Незнание проблем, расколовших большевизм, умножало ненависть и страх. Уважаемые газеты не могли разобраться, было ли изгнание Троцкого мистификацией и не оставил ли он свою страну, заключив тайное соглашение со Сталиным о разжигании революции за рубежом. «The Times» имела «надежную информацию» о том, что дело было именно так, и видела руку Троцкого за демонстрациями в Германии. «The Morning Post» сообщала с мельчайшими подробностями о секретных переговорах между Сталиным и Троцким, в результате которых последний должен был вернуться к командованию вооруженными силами; газета знала, что в связи с этим сестра Троцкого путешествовала между Москвой, Берлином и Константинополем. «The Daily Express» говорила об «этом вороне, усевшемся на суку британского социализма» — «даже с подрезанными крыльями и когтями он — не тот тип домашней птицы, которую мы в Британии можем надеяться приручить». «The Manchester Guardian» и «The Observer» с некоторой теплотой поддержали просьбу Троцкого о предоставлении политического убежища, но это были одинокие голоса в общем хоре.
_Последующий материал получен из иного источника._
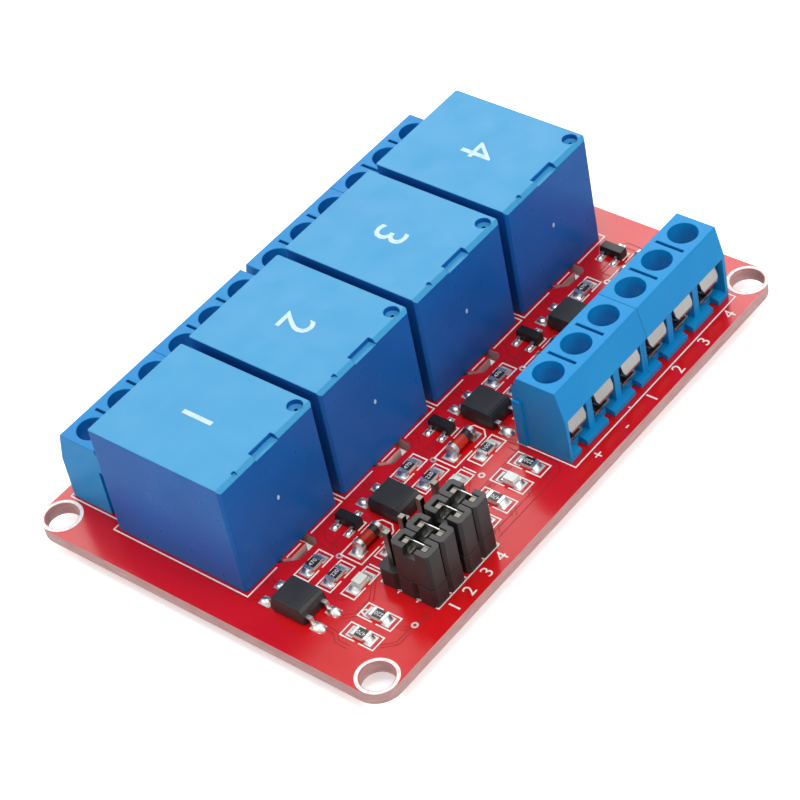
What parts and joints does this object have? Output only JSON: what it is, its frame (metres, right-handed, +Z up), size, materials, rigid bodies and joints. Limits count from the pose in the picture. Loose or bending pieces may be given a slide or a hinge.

Американские газеты видели в Троцком «революционного поджигателя», а Сталина характеризовали как «сдержанного государственного деятеля», с которым Америка может вести бизнес. Германская правая и националистская пресса вопила хриплыми от бешенства голосами. «У Германии достаточно проблем… Мы считаем излишним увеличивать их, предлагая гостеприимство самому мощному пропагандисту большевизма», — заявляла «Berliner Börsenzeitung». «Советско-еврейская ищейка Троцкий хотел бы жить в Берлине», — писала гитлеровская «Beobachten». «Мы должны бдительно следить за этим еврейским убийцей и преступником».[6]
Социал-демократические партии, особенно находившиеся у власти, испытывали некоторое угрызение своей демократической совести, но не менее других опасались его. Когда на заседании кабинета Лансбери выразил протест против обращения с Троцким, премьер-министр, министр иностранных дел и министр внутренних дел ответили: «Пока он находится там, в Константинополе, в труднодоступном месте, — ни в чьи интересы не входит, чтобы он перебрался куда-нибудь в другое место. Все мы боимся его». Беатрис Уэбб, выражая свое восхищение перед его интеллектом и «героическим характером», писала Троцкому: «Мы с мужем очень сожалеем, что вас не пускают в Великобританию. Но я боюсь, что всякий, кто проповедует вечную революцию, т. е. переносит революционную войну в политику других стран, всегда будет лишен доступа в эти другие страны». Исторически это не совсем верно: Карл Маркс и Фридрих Энгельс большую часть своей жизни провели как беженцы в Англии, «проповедуя перманентную революцию». Но времена изменились, и Маркс с Энгельсом не были такими счастливчиками и несчастливчиками, чтобы превратиться вначале из неприметных политических изгнанников в лидеров настоящей революции, а потом опять в изгнанников. Троцкий не очень был удивлен теми чувствами, которые вызывал. Он отказался обращаться за визами более дипломатично, как его призывали Пазы. Он не дергал за ниточки за кулисами и воздерживался от публичных заявлений. Даже в поисках убежища для самого себя он не прекращал участвовать в борьбе идей. Он знал, что правительства и правящие классы в своем страхе перед ним платят ему дань уважения: они не могли рассматривать его как какого-то частного просителя визы и были вынуждены обращаться с ним, как с воплощением революционности.
Не дожидаясь результатов многочисленных запросов и ходатайств по визам, Троцкий принялся за работу. В первые недели после его приезда на Принкипо наблюдалась необычная суматоха. Репортеры со всех континентов устремились за интервью. За один лишь май месяц приехало человек семь гостей и друзей из одной лишь Франции и оставались у него неделями и даже месяцами. Приезжали молодые троцкисты, чтобы слркить телохранителями и секретарями. Звонили немецкие и американские издатели с предложениями подписать контракты на будущие книги и выдать авансов в счет авторского гонорара. Отовсюду писали диссиденты-коммунисты, задавая вопросы по идеологии и политике; и вот так Троцкий, систематически отвечая на каждый вопрос и исписывая горы бумаги, оказался по горло занятым перепиской, просто удивительной по объему. Подобную переписку ему пришлось вести, невзирая на обстоятельства, до самого конца жизни. Он готовился к первому выпуску «Бюллетеня оппозиции», небольшого периодического издания (оно начало выходить в июне), которому было суждено стать основной трибуной для дискуссии по внутрипартийным проблемам и самым важным средством связи с оппозицией в Советском Союзе. Нелегко было редактировать это издание в Буйюк-Ада и отыскать русские печатные машинки вначале в Париже, а потом в Берлине. В то же время Троцкий занялся организацией своих сторонников.